The marker is not trying to fail you. I hate failing students and most markers I know feel the same way.
Once you have started your exam stick with it. Even if you are sure you will fail there is no better preparation for your resit than taking this exam! When I took my Institute of Bankers final level accountancy paper I could have wept. I read the paper and seriously considered going home there and then. I stuck it out and nobody was more amazed than I when I found out that I had passed. You never know if you have passed or not. If the exam is very, very difficult remember that it is VVD for everybody.
Don't try to be funny. An occasional quip doesn't do any harm but constant attempts are tiresome to the marker. In Economics you might think that the workers should seize the means of production and establish autonomous soviets. You might think the unemployed should be shot and converted into fertiliser. Neither point of view is likely to gain you many marks. Also avoid any language etc. which might cause offence. You don't know who will be marking your paper.
Important point. The examiner is your friend. He or she genuinely wants you to pass. Don't do anything to antagonise him or her.
Once you have finished your answers you might have some spare time. If so revise, revise, revise. You might find errors, you might think of extra points you had not mentioned. Use every second of your time.

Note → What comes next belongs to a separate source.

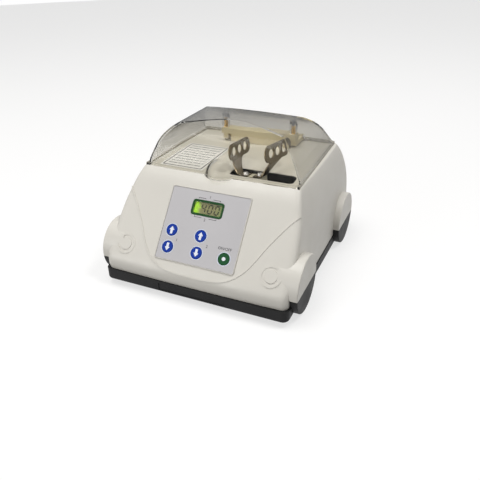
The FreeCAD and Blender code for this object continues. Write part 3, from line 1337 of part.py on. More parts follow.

Finally. (Aren't you glad I have got to the end?) After the exam go home and forget it. Once you have taken your last exam go out and enjoy yourself. The die is cast and there is nothing you can do to change it. So why worry? I am sure that sometimes errors occur. I am also sure that in well over 99% of cases the student gets the grade that he or she deserves. Now go on and give every exam you take your absolute best shot. Then you can look yourself in the mirror and know that you tried your best.